The payments were part of the most recent $2.2 trillion (£1.7 trillion) coronavirus stimulus package passed by Congress and signed by Donald Trump last month.
It is not clear how many payments were made to deceased people, or what measures the Internal Revenue Service (IRS) will use to recover the money.
On Tuesday, Mr Mnuchin suggested that the US Department of the Treasury will check its own databases to trace the payments based on 2018 or 2019 tax returns.
The stimulus checks are legally considered a new tax credit for the 2020 tax year, based on 2018 or 2019 tax returns, meaning some deceased Americans could have been issued with payments.
The Journal reported one case where a woman received a stimulus payment for her husband who died in 2018.
Republican congressman Thomas Massie meanwhile said on Twitter that a friend had received a $1,200 coronavirus cheque about two weeks ago. “Ok this is insane, but just the tip of the iceberg,” he said.
Opponents of the government have criticised the IRS’s failure to check whether or not people had died since their last tax return before issuing the funds.

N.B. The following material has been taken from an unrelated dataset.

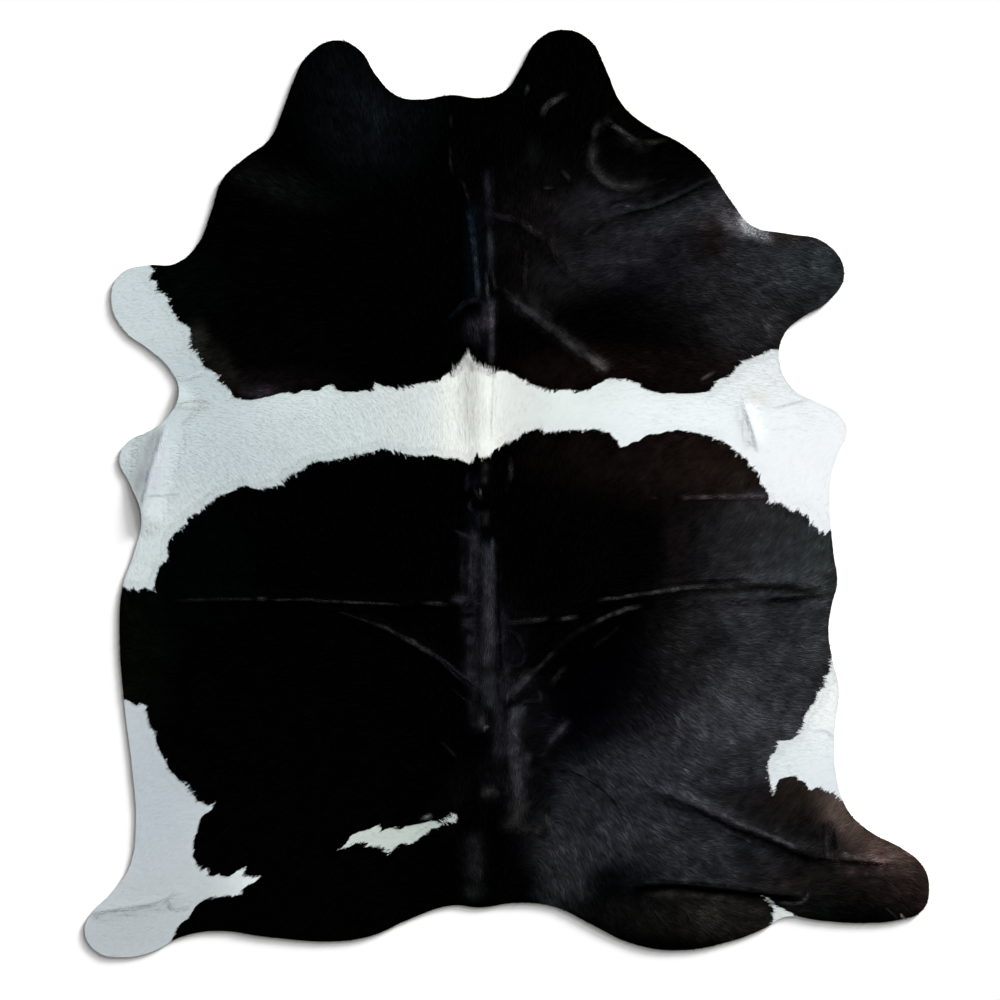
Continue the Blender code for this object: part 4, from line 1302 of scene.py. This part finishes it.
@dataclass
class CutLattice:
    """An even lattice of triangles, cut along the rug's outline.

    Lattice points close to the outline are moved onto it. Each triangle that the outline then
    crosses keeps its inner part, whose new corners lie where the distance to the outline is
    nothing on the crossed sides.
    """

    outline: Outline
    low: Array
    high: Array
    spacing: float
    snap: float = 0.30   # share of the spacing within which a point is moved
    points: Array = field(init=False)
    triangles: Whole = field(init=False)

    def build(self) -> CutLattice:
        """Works out the points and the triangles; every face turns anticlockwise from above."""
        margin = 2.0 * self.spacing
        origin = self.low - margin
        columns, rows = (int(math.ceil(x)) + 1 for x in (self.high - origin + margin) / self.spacing)
        x = origin[0] + np.arange(columns) * self.spacing
        y = origin[1] + np.arange(rows) * self.spacing
        grid = lattice(x, y)
        gap, place, _ = self.outline.segments.nearest(grid)
        depth = np.where(self.outline.segments.encloses(grid), gap, -gap)
        self.outline.depths = Field2D(origin, self.spacing, depth.reshape(rows, columns))
        moved = gap < self.snap * self.spacing
        grid[moved] = place[moved]
        depth[moved] = 0.0

        number = np.arange(rows * columns).reshape(rows, columns)
        a, b = number[:-1, :-1].ravel(), number[:-1, 1:].ravel()
        c, d = number[1:, 1:].ravel(), number[1:, :-1].ravel()
        even = (np.add.outer(np.arange(rows - 1), np.arange(columns - 1)) % 2 == 0).ravel()
        first = np.where(even[:, None], np.stack([a, b, c], 1), np.stack([a, b, d], 1))
        second = np.where(even[:, None], np.stack([a, c, d], 1), np.stack([b, c, d], 1))
        triangle = np.vstack([first, second])
        triangle = triangle[(depth[triangle] > 0).any(axis=1) | (depth[triangle] == 0).all(axis=1)]
        self.cut(grid, depth, triangle)
        return self

    def cut(self, grid: Array, depth: Array, triangle: Whole) -> None:
        """Keeps the inner part of each triangle, and numbers the points that are in use."""
        outside = depth[triangle] < 0
        on_edge = (depth[triangle] == 0).all(axis=1)
        level = triangle[on_edge]
        level = level[self.outline.segments.encloses(grid[level].mean(axis=1))]
        whole = triangle[~outside.any(axis=1) & ~on_edge]

        one_out = triangle[outside.sum(axis=1) == 1]
        turn = (depth[one_out] < 0).argmax(axis=1)
        a, b, c = (one_out[np.arange(len(one_out)), (turn + k) % 3] for k in (1, 2, 0))
        two_out = triangle[outside.sum(axis=1) == 2]
        turn = (depth[two_out] >= 0).argmax(axis=1)
        p, q, r = (two_out[np.arange(len(two_out)), (turn + k) % 3] for k in (0, 1, 2))

        sides = np.vstack([np.stack(pair, 1) for pair in ((b, c), (a, c), (p, q), (p, r))])
        sides, back = np.unique(sides, axis=0, return_inverse=True)
        back = back.reshape(-1)
        share = depth[sides[:, 0]] / (depth[sides[:, 0]] - depth[sides[:, 1]])
        crossing = grid[sides[:, 0]] + share[:, None] * (grid[sides[:, 1]] - grid[sides[:, 0]])
        name = np.where(depth[sides[:, 0]] == 0, sides[:, 0], len(grid) + np.arange(len(sides)))
        name = name[back]
        bc, ac, pq, pr = np.split(name, np.cumsum([len(b), len(a), len(p)]))
        parts = np.vstack([
            whole, level, np.stack([a, b, bc], 1), np.stack([a, bc, ac], 1),
            np.stack([p, pq, pr], 1),
        ])
        real = (parts[:, 0] != parts[:, 1]) & (parts[:, 1] != parts[:, 2])
        parts = parts[real & (parts[:, 0] != parts[:, 2])]
        used, parts = np.unique(parts, return_inverse=True)
        self.points = np.vstack([grid, crossing])[used]
        self.triangles = parts.reshape(-1, 3)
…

Some 150 million Americans are awaiting or have received the payments, which have been issued in recent days to those who need financial assistance amid the Covid-19 crisis.
Commenting on earlier reports of IRS payments made to dead people, Donald Trump said on 17 April that the federal government would recover the money.
“Everything we’re going to get back,” said the president. “But it’s a tiny amount.”
The situation is not unprecedented. During the 2009 financial crisis 0.1 per cent of 71,000 emergency payments issued were sent to people who had died, Politico reported.